### GOAL
Give back the exact lines spanning from the line with "Write the three.js" to the line with "const tuftMiddleShare = 0.4;", with both of those lines included and no others.

### EXTRACTED INFORMATION
......
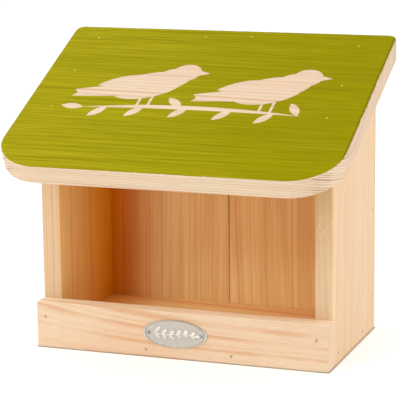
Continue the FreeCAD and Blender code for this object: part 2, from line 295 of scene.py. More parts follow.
class Shade:
    """A material's node tree with short ways to add and join nodes."""

    def __init__(self, name):
        self.material = bpy.data.materials.new(name)
        self.material.use_nodes = True
        self.tree = self.material.node_tree
        self.tree.nodes.clear()
        output = self.tree.nodes.new("ShaderNodeOutputMaterial")
        self.shader = self.tree.nodes.new("ShaderNodeBsdfPrincipled")
        self.tree.links.new(self.shader.outputs[0], output.inputs[0])

    def feed(self, socket, value):
        if isinstance(value, bpy.types.NodeSocket):
            self.tree.links.new(value, socket)
        else:
            socket.default_value = value

    def node(self, kind, settings=None, inputs=None):
        made = self.tree.nodes.new(kind)
        for key, value in (settings or {}).items():
            setattr(made, key, value)
        for key, value in (inputs or {}).items():
            self.feed(made.inputs[key], value)
        return made

    def math(self, operation, *values, clamp=False):
        made = self.node("ShaderNodeMath", {"operation": operation, "use_clamp": clamp})
        for socket, value in zip(made.inputs, values):
            self.feed(socket, value)
        return made.outputs[0]

    def vector(self, operation, *values):
        made = self.node("ShaderNodeVectorMath", {"operation": operation})
        for socket, value in zip(made.inputs, values):
            self.feed(socket, value)
        return made.outputs["Value" if operation in ("LENGTH", "DOT_PRODUCT") else "Vector"]

    def step(self, value, start, end, low=0.0, high=1.0):
        """Smooth step of value from low at start to high at end."""
        made = self.node("ShaderNodeMapRange", {"interpolation_type": "SMOOTHSTEP"})
        for socket, given in zip(made.inputs, (value, start, end, low, high)):
            self.feed(socket, given)
        return made.outputs[0]

    def mix(self, factor, first, second, blend="MIX"):
        made = self.node("ShaderNodeMix", {"data_type": "RGBA", "blend_type": blend})
        self.feed(made.inputs[0], factor)
        self.feed(made.inputs[6], first)
        self.feed(made.inputs[7], second)
        return made.outputs[2]

    def noise(self, place, stretch, detail=2.0, roughness=0.5):
        """Noise of place, which is in metres, at `stretch` cycles a metre along each axis."""
        made = self.node(
            "ShaderNodeTexNoise",
            {"noise_dimensions": "3D"},
            {"Vector": self.vector("MULTIPLY", place, stretch), "Scale": 1.0, "Detail": detail,
             "Roughness": roughness},
        )
        return made

    def set(self, **values):
        for key, value in values.items():
            self.feed(self.shader.inputs[key.replace("_", " ")], value)


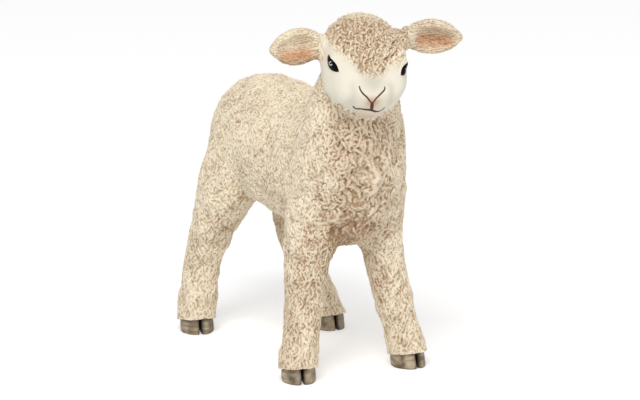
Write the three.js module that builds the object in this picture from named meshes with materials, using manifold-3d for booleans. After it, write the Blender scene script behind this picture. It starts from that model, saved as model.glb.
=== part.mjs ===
// A toy lamb, standing and looking a little to its right, as moulded in soft plastic and painted.
// Millimetres, +Z up. The lamb faces -Y, and its own right side is at -X.
// The figure is put together from mouldings: a front and a rear body half, four legs, four hooves,
// a tail, a head, two ears and two eyes. Each moulding has a round peg that is glued into the next.
import * as THREE from "three";
import { mergeVertices } from "three/addons/utils/BufferGeometryUtils.js";
import Module from "manifold-3d";

const wasm = await Module();
wasm.setup();

// Sizes that every moulding follows
const glueGap = 0.25;
const cutReach = 80;
const pegSides = 16;

// The wool of the body and the legs is modelled in tufts. They stand up to this much over the
// hollows between them, by shares that are taken in turn so that no two neighbours are alike
const tuftHeight = 0.5;
const tuftShares = [0.7, 1, 0.6, 0.9, 0.75, 0.95, 0.65];
const tuftSteps = { along: 2, around: 3 };
const tuftMiddleShare = 0.4;

// Trunk, from the front of the chest to the back of the rump
const trunk = { length: 36.8, width: 15.8, depth: 18.6, chestPlace: -17, middleHeight: 25.6 };
const trunkPlaceShares = [0, 0.17, 0.4, 0.64, 0.86, 1];
const trunkWidthShares = [0.84, 0.98, 0.97, 1, 0.98, 0.8];
const trunkTopShares = [0.6, 0.95, 1, 1.04, 1.04, 0.84];
const trunkBottomShares = [0.8, 1, 0.93, 0.8, 0.62, 0.4];
const trunkMesh = { rings: 22, sides: 24, blunt: 2.8 };

// A place along the trunk, as a share of its length from the chest
const alongTrunk = (share) => trunk.chestPlace + share * trunk.length;

// Neck, from the brisket up into the head. It reaches below and above the middle of the trunk
const neck = { width: 14, depth: 13, drop: 9, rise: 18.4, lean: 6.4, turn: 1, trunkShare: 0.206 };
const neckWidthShares = [1.06, 1.12, 0.94, 0.74];
const neckDepthShares = [1.14, 1.12, 0.86, 0.66];
const neckLeanShares = [0.04, 0.35, 0.7, 1];
const neckMesh = { rings: 14, sides: 20, blunt: 3 };
const neckTop = trunk.middleHeight + neck.rise;

// The seam across the body, behind the shoulders, and the spigot that joins its two halves
const bodySeamShare = 0.232;
const spigot = { radius: 3.6, length: 5 };

// Legs. A leg's seam is below the middle of the trunk, and its top is above it. Heights are shares
// of the top's, and widths and depths are shares of those at the hem. The spread is how far out
// from the middle a foot stands, and the reach is how far the leg strays forwards or back
const frontLeg = {
  seamDrop: 10,
  rise: 4.4,
  trunkShare: 0.18,
  heightShares: [1, 0.82, 0.62, 0.47, 0.33, 0.2, 0.09, -0.07],
  reachShares: [0, 0.17, 0.31, 0.48, 0.69, 0.86, 0.97, 1],
  depthShares: [1.2, 1.6, 1.4, 1.04, 0.92, 0.86, 0.97, 1],
};
const hindLeg = {
  seamDrop: 11,
  rise: 6.4,
  trunkShare: 0.723,
  heightShares: [1, 0.81, 0.64, 0.5, 0.37, 0.25, 0.09, -0.06],
  depthShares: [1, 2, 1.86, 1.34, 1, 0.89, 0.98, 1],
};
const frontRight = { spread: 8.4, reach: -2.9, width: 5.8, depth: 5.9, toeOutAngle: 14 };
const frontLeft = { spread: 7.9, reach: -3, width: 5.7, depth: 5.8, toeOutAngle: 6 };
const hindRight = { spread: 9.1, reach: 5.4, width: 5.8, depth: 6, toeOutAngle: 14 };
const hindLeft = { spread: 7.6, reach: 4.6, width: 5.7, depth: 6, toeOutAngle: 4 };
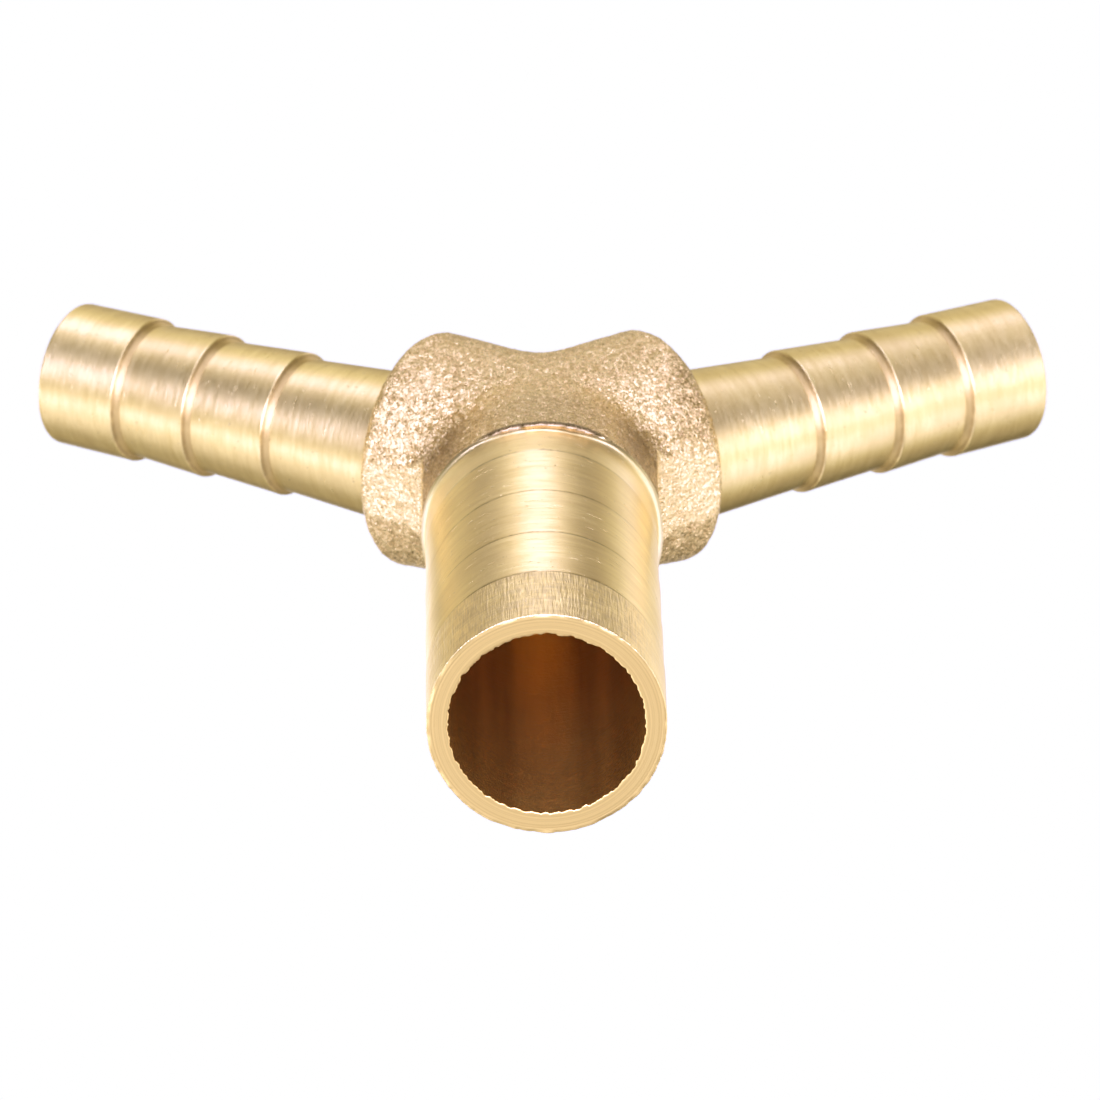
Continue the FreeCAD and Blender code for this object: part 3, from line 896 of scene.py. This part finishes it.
# Blue response: strong yellows bleach a little near the top of the range. Input, output
BLUE_CURVE = ((0, 0), (0.15, 0.142), (0.30, 0.30), (0.42, 0.435), (0.50, 0.545), (0.60, 0.70),
              (0.70, 0.83), (0.85, 0.945), (1, 1))


def set_view_response():
    view = scene.view_settings
    view.view_transform = "Standard"
    view.look = "None"
    view.exposure = 0
    view.gamma = 1
    view.use_curve_mapping = True
    points = view.curve_mapping.curves[2].points
    while len(points) < len(BLUE_CURVE):
        points.new(0.5, 0.5)
    for point, place in zip(points, BLUE_CURVE):
        point.location = place
    view.curve_mapping.update()


# ---------------------------------------------------------------- surroundings
LOBE_SHARPNESS = 22.0
# Soft lights of the studio: bearing from +Y towards +X and elevation in degrees, strength
LOBES = (
    (158.8, 83.4, 1.689), (-63.7, 78.5, 0.431), (-148.7, 72.4, 0.07), (-11.2, 70.1, 2.847),
    (41.3, 64.2, 0.109), (178.8, 62.5, 2.3), (93.8, 59.3, 0.115), (61.4, 52.5, 0.118),
    (-3.6, 41.3, 0.95), (-173.5, 37.3, 3.35), (-153.5, 30, 2.15), (174.1, 25.7, 4.7),
    (-165.9, 19.1, 2.75), (-113.3, 16.7, 0.142), (161.7, 15.1, 1.78), (-60.8, 14.3, 0.699),
    (76.7, 13.5, 0.563), (-8.3, 11.9, 0.794), (129.2, 11.1, 0.396), (44.2, 9.6, 1.181),
    (-178.3, 8.8, 1.204), (-40.7, 8, 0.59), (96.8, 7.3, 1.168), (116.8, 1.1, 0.759),
    (31.8, -0.4, 0.887), (-53.1, -1.9, 0.058), (-85.6, -5.7, 0.633), (104.4, -8.8, 0.357),
    (-118.1, -9.6, 0.343), (-65.5, -11.9, 0.577), (-150.5, -13.5, 1.068), (-98, -15.9, 1.103),
    (92, -19.1, 0.67), (144.5, -21.5, 1.707), (-77.9, -22.3, 0.735), (-162.9, -24, 0.594),
    (-57.9, -29.1, 0.71), (79.6, -30, 1.288), (-142.9, -30.9, 0.842), (-37.8, -36.4, 0.654),
    (99.7, -37.3, 0.246), (-122.8, -38.3, 0.098), (67.2, -42.3, 0.565), (-155.3, -43.4, 0.096),
    (119.7, -45.5, 0.387), (-102.7, -46.6, 0.198), (-135.2, -52.5, 0.988), (139.8, -55.1, 0.034),
    (-115.1, -64.2, 0.05), (-147.6, -75.2, 0.729), (-10.1, -78.5, 0.406), (127.4, -83.4, 0.37),
)
# Tint of the light from dim to bright: a quarter of its strength, colour
LIGHT_TINTS = ((0.0, (1.14, 1.0, 0.78)), (0.11, (1.12, 1.0, 0.80)), (0.24, (1.02, 1.0, 0.90)),
               (0.34, (1.0, 1.0, 1.12)), (0.56, (1.0, 1.02, 1.75)))


def build_world():
    """Soft lobes of light for reflections, plain white to the camera."""
    world = bpy.data.worlds.new("studio")
    scene.world = world
    world.use_nodes = True
    g = Graph(world.node_tree)
    output = g.node("ShaderNodeOutputWorld")
    direction = g.wire("ShaderNodeTexCoord", output="Generated")
    total = None
    for bearing, elevation, strength in LOBES:
        a, e = math.radians(bearing), math.radians(elevation)
        centre = (math.sin(a) * math.cos(e), math.cos(a) * math.cos(e), math.sin(e))
        cosine = g.wire("ShaderNodeVectorMath", {0: direction, 1: centre}, "Value",
                        operation="DOT_PRODUCT")
        power = g.math("MULTIPLY_ADD", cosine, LOBE_SHARPNESS, -LOBE_SHARPNESS)
        lobe = g.math("EXPONENT", power) * strength
        total = lobe if total is None else total + lobe
    total = g.math("POWER", total + 0.02, 1.06)
    # pale ground below the horizon, in front of the object and behind it
    split = g.node("ShaderNodeSeparateXYZ", {0: direction})
    y, z = Wire(g, split.outputs[1]), Wire(g, split.outputs[2])
    front = g.remap(z, span=(-0.05, -0.35)) * g.remap(y, span=(0.1, -0.4))
    behind = g.remap(z, span=(-0.20, -0.34)) * g.remap(y, span=(0.70, 0.86))
    total = total * g.math("MULTIPLY_ADD", front, 0.32, 1.0)
    total = g.math("MULTIPLY_ADD", behind, 1.15, total)
    pale = g.math("MAXIMUM", front, behind)
    tint = g.mix(pale * 0.8, g.ramp(total * 0.25, LIGHT_TINTS), (1.0, 1.0, 1.30))
    light = g.wire("ShaderNodeBackground", {"Color": tint, "Strength": total})
    white = g.wire("ShaderNodeBackground", {"Color": (1, 1, 1), "Strength": 1.0})
    to_camera = g.wire("ShaderNodeLightPath", output="Is Camera Ray")
    g.feed(output.inputs[0], g.wire("ShaderNodeMixShader", {0: to_camera, 1: light, 2: white}))


def build_floor():
    """A white floor seen only by the camera, and only from above."""
    bpy.ops.mesh.primitive_plane_add(size=3.0, location=(0, 0, -0.0058))
    floor = bpy.context.object
    floor.name = "floor"
    material = bpy.data.materials.new("pale_floor")
    material.use_nodes = True
    g = Graph(material.node_tree)
    output = g.node("ShaderNodeOutputMaterial")
    glow = g.wire("ShaderNodeEmission", {"Color": (1, 1, 1), "Strength": 1.0})
    clear = g.wire("ShaderNodeBsdfTransparent")
    underside = g.wire("ShaderNodeNewGeometry", output="Backfacing")
    g.feed(output.inputs[0], g.wire("ShaderNodeMixShader", {0: underside, 1: glow, 2: clear}))
    floor.data.materials.append(material)
    floor.visible_glossy = False
    floor.visible_diffuse = False
    floor.visible_shadow = False


add_camera()
set_view_response()
build_world()
build_floor()

scene.cycles.max_bounces = 8
scene.cycles.glossy_bounces = 6
scene.cycles.caustics_reflective = True
scene.cycles.sample_clamp_indirect = 8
......
### REPLY
Write the three.js module that builds the object in this picture from named meshes with materials, using manifold-3d for booleans. After it, write the Blender scene script behind this picture. It starts from that model, saved as model.glb.
=== part.mjs ===
// A toy lamb, standing and looking a little to its right, as moulded in soft plastic and painted.
// Millimetres, +Z up. The lamb faces -Y, and its own right side is at -X.
// The figure is put together from mouldings: a front and a rear body half, four legs, four hooves,
// a tail, a head, two ears and two eyes. Each moulding has a round peg that is glued into the next.
import * as THREE from "three";
import { mergeVertices } from "three/addons/utils/BufferGeometryUtils.js";
import Module from "manifold-3d";

const wasm = await Module();
wasm.setup();

// Sizes that every moulding follows
const glueGap = 0.25;
const cutReach = 80;
const pegSides = 16;

// The wool of the body and the legs is modelled in tufts. They stand up to this much over the
// hollows between them, by shares that are taken in turn so that no two neighbours are alike
const tuftHeight = 0.5;
const tuftShares = [0.7, 1, 0.6, 0.9, 0.75, 0.95, 0.65];
const tuftSteps = { along: 2, around: 3 };
const tuftMiddleShare = 0.4;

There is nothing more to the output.